> _AVAILABLE DATA_:

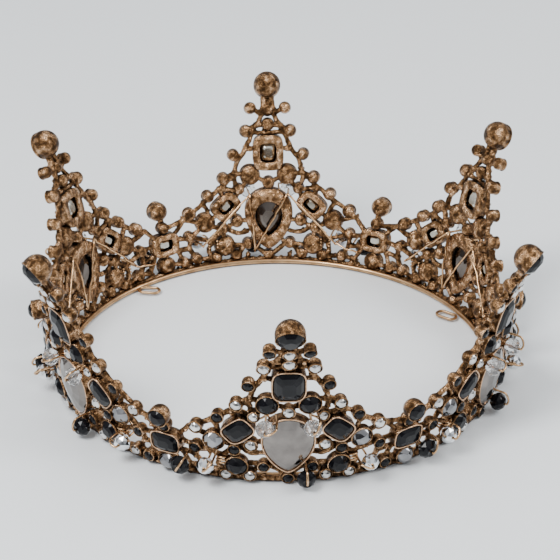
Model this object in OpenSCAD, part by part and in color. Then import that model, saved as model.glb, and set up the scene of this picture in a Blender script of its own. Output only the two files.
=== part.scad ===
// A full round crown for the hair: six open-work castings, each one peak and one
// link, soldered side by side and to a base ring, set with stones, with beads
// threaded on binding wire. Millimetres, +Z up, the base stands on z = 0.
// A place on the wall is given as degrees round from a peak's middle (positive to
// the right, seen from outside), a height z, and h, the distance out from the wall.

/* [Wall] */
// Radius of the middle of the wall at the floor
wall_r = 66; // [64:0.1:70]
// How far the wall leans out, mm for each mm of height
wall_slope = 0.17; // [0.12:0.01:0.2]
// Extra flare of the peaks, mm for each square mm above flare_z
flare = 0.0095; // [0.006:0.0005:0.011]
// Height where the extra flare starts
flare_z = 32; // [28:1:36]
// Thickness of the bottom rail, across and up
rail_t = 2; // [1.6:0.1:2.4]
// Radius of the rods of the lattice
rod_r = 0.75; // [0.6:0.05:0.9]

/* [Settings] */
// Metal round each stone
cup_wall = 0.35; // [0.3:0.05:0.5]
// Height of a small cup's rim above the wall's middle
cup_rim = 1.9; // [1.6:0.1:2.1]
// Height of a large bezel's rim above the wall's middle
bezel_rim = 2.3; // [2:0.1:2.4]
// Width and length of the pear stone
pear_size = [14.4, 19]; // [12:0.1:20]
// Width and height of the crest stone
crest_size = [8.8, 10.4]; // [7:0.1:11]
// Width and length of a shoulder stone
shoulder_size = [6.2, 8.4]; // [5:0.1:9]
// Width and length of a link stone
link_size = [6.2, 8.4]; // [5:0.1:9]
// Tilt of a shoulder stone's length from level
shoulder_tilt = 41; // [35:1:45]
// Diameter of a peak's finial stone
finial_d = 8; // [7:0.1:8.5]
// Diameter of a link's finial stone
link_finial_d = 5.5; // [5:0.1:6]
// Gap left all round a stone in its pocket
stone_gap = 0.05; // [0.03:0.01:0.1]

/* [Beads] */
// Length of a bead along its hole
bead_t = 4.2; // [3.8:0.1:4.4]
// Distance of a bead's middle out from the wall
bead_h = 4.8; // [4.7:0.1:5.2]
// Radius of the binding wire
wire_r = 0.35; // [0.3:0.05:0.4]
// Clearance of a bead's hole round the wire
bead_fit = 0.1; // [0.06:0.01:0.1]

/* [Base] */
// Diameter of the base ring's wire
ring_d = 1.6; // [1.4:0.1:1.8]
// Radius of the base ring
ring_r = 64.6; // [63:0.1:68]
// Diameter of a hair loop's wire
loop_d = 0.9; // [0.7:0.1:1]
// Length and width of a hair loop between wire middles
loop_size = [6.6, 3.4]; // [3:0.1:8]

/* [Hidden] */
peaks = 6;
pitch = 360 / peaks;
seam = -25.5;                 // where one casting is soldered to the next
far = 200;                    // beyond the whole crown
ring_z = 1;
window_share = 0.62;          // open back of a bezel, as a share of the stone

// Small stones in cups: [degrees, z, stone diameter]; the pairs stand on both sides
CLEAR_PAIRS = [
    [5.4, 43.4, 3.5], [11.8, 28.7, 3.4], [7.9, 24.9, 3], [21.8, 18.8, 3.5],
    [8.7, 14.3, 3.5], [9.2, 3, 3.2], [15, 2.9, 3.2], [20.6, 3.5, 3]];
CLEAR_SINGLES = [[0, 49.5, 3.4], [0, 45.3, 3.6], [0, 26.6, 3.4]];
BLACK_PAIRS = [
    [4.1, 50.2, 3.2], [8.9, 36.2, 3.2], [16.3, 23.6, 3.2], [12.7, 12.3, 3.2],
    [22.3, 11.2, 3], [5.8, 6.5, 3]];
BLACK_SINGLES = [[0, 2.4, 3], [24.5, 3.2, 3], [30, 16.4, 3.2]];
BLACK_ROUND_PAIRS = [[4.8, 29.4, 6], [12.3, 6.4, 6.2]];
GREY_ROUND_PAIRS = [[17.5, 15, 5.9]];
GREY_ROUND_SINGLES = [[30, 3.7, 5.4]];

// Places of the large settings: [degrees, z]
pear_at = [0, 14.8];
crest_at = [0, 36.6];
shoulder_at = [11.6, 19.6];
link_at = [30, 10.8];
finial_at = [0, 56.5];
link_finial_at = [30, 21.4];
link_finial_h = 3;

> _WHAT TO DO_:
Please reproduce the entire listing, exactly as shown.

> _RESPONSE_:
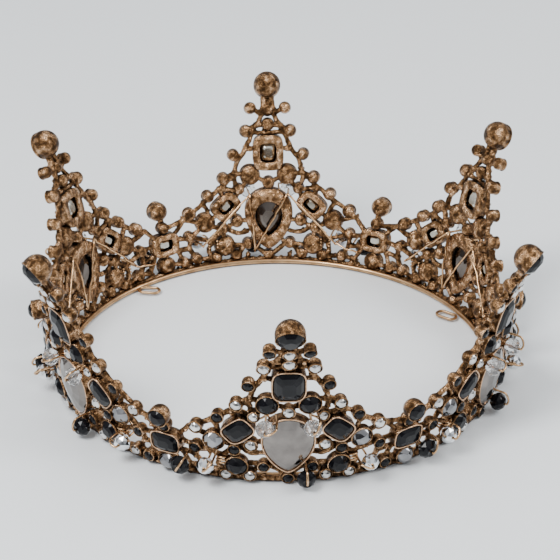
Model this object in OpenSCAD, part by part and in color. Then import that model, saved as model.glb, and set up the scene of this picture in a Blender script of its own. Output only the two files.
=== part.scad ===
// A full round crown for the hair: six open-work castings, each one peak and one
// link, soldered side by side and to a base ring, set with stones, with beads
// threaded on binding wire. Millimetres, +Z up, the base stands on z = 0.
// A place on the wall is given as degrees round from a peak's middle (positive to
// the right, seen from outside), a height z, and h, the distance out from the wall.

/* [Wall] */
// Radius of the middle of the wall at the floor
wall_r = 66; // [64:0.1:70]
// How far the wall leans out, mm for each mm of height
wall_slope = 0.17; // [0.12:0.01:0.2]
// Extra flare of the peaks, mm for each square mm above flare_z
flare = 0.0095; // [0.006:0.0005:0.011]
// Height where the extra flare starts
flare_z = 32; // [28:1:36]
// Thickness of the bottom rail, across and up
rail_t = 2; // [1.6:0.1:2.4]
// Radius of the rods of the lattice
rod_r = 0.75; // [0.6:0.05:0.9]

/* [Settings] */
// Metal round each stone
cup_wall = 0.35; // [0.3:0.05:0.5]
// Height of a small cup's rim above the wall's middle
cup_rim = 1.9; // [1.6:0.1:2.1]
// Height of a large bezel's rim above the wall's middle
bezel_rim = 2.3; // [2:0.1:2.4]
// Width and length of the pear stone
pear_size = [14.4, 19]; // [12:0.1:20]
// Width and height of the crest stone
crest_size = [8.8, 10.4]; // [7:0.1:11]
// Width and length of a shoulder stone
shoulder_size = [6.2, 8.4]; // [5:0.1:9]
// Width and length of a link stone
link_size = [6.2, 8.4]; // [5:0.1:9]
// Tilt of a shoulder stone's length from level
shoulder_tilt = 41; // [35:1:45]
// Diameter of a peak's finial stone
finial_d = 8; // [7:0.1:8.5]
// Diameter of a link's finial stone
link_finial_d = 5.5; // [5:0.1:6]
// Gap left all round a stone in its pocket
stone_gap = 0.05; // [0.03:0.01:0.1]

/* [Beads] */
// Length of a bead along its hole
bead_t = 4.2; // [3.8:0.1:4.4]
// Distance of a bead's middle out from the wall
bead_h = 4.8; // [4.7:0.1:5.2]
// Radius of the binding wire
wire_r = 0.35; // [0.3:0.05:0.4]
// Clearance of a bead's hole round the wire
bead_fit = 0.1; // [0.06:0.01:0.1]

/* [Base] */
// Diameter of the base ring's wire
ring_d = 1.6; // [1.4:0.1:1.8]
// Radius of the base ring
ring_r = 64.6; // [63:0.1:68]
// Diameter of a hair loop's wire
loop_d = 0.9; // [0.7:0.1:1]
// Length and width of a hair loop between wire middles
loop_size = [6.6, 3.4]; // [3:0.1:8]

/* [Hidden] */
peaks = 6;
pitch = 360 / peaks;
seam = -25.5;                 // where one casting is soldered to the next
far = 200;                    // beyond the whole crown
ring_z = 1;
window_share = 0.62;          // open back of a bezel, as a share of the stone

// Small stones in cups: [degrees, z, stone diameter]; the pairs stand on both sides
CLEAR_PAIRS = [
    [5.4, 43.4, 3.5], [11.8, 28.7, 3.4], [7.9, 24.9, 3], [21.8, 18.8, 3.5],
    [8.7, 14.3, 3.5], [9.2, 3, 3.2], [15, 2.9, 3.2], [20.6, 3.5, 3]];
CLEAR_SINGLES = [[0, 49.5, 3.4], [0, 45.3, 3.6], [0, 26.6, 3.4]];
BLACK_PAIRS = [
    [4.1, 50.2, 3.2], [8.9, 36.2, 3.2], [16.3, 23.6, 3.2], [12.7, 12.3, 3.2],
    [22.3, 11.2, 3], [5.8, 6.5, 3]];
BLACK_SINGLES = [[0, 2.4, 3], [24.5, 3.2, 3], [30, 16.4, 3.2]];
BLACK_ROUND_PAIRS = [[4.8, 29.4, 6], [12.3, 6.4, 6.2]];
GREY_ROUND_PAIRS = [[17.5, 15, 5.9]];
GREY_ROUND_SINGLES = [[30, 3.7, 5.4]];

// Places of the large settings: [degrees, z]
pear_at = [0, 14.8];
crest_at = [0, 36.6];
shoulder_at = [11.6, 19.6];
link_at = [30, 10.8];
finial_at = [0, 56.5];
link_finial_at = [30, 21.4];
link_finial_h = 3;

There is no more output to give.